Banks that opened more than 15,000 branches across the U.S. in the decade leading to the financial crisis are retreating from lower-income neighborhoods, even as the industry posted its second-most-profitable year on record.
Banks have shut 1,826 branches since late 2008, and 93 percent of closings were in postal codes where the household income is below the national median, according to census and federal banking data compiled by Bloomberg. The number of branches, boosted by acquisitions at Bank of America Corp. and JPMorgan Chase & Co. (JPM), peaked at 99,540 in 2009, up 20 percent from 1998. A study released two days ago estimates the branch total could fall by as much as 40 percent in the next decade.
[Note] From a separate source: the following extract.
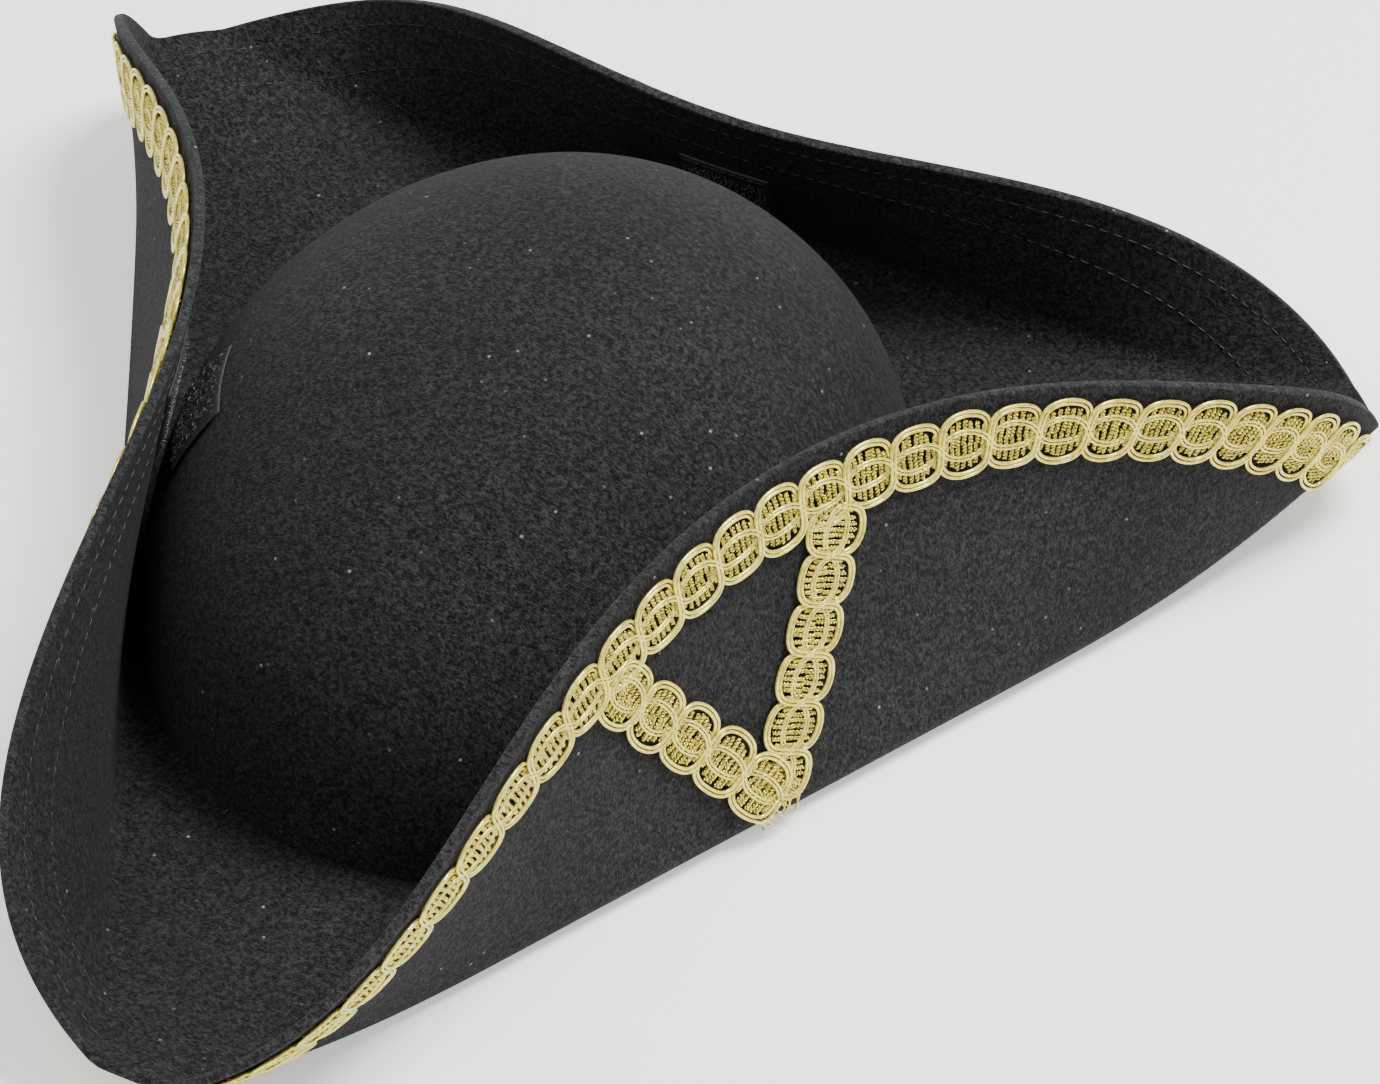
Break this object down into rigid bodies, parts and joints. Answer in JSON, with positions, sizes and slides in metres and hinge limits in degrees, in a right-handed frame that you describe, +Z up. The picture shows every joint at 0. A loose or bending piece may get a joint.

The figures show that the same neighborhoods targeted by predatory lenders before the housing-market collapse are now suffering the biggest losses in bank branches. The decline limits access to basic financial services for people who don’t have bank accounts and forces them to pay fees for such activities as cashing checks and settling utility bills.
“It’s very hard for people to get an economic toehold in neighborhoods without banks,” said Sarah Ludwig, co-director of the Neighborhood Economic Development Advocacy Project, a New York-based community support center. “If you don’t have banks, you’re not fostering small businesses. You’re diminishing jobs, and you’re diminishing your own tax base.”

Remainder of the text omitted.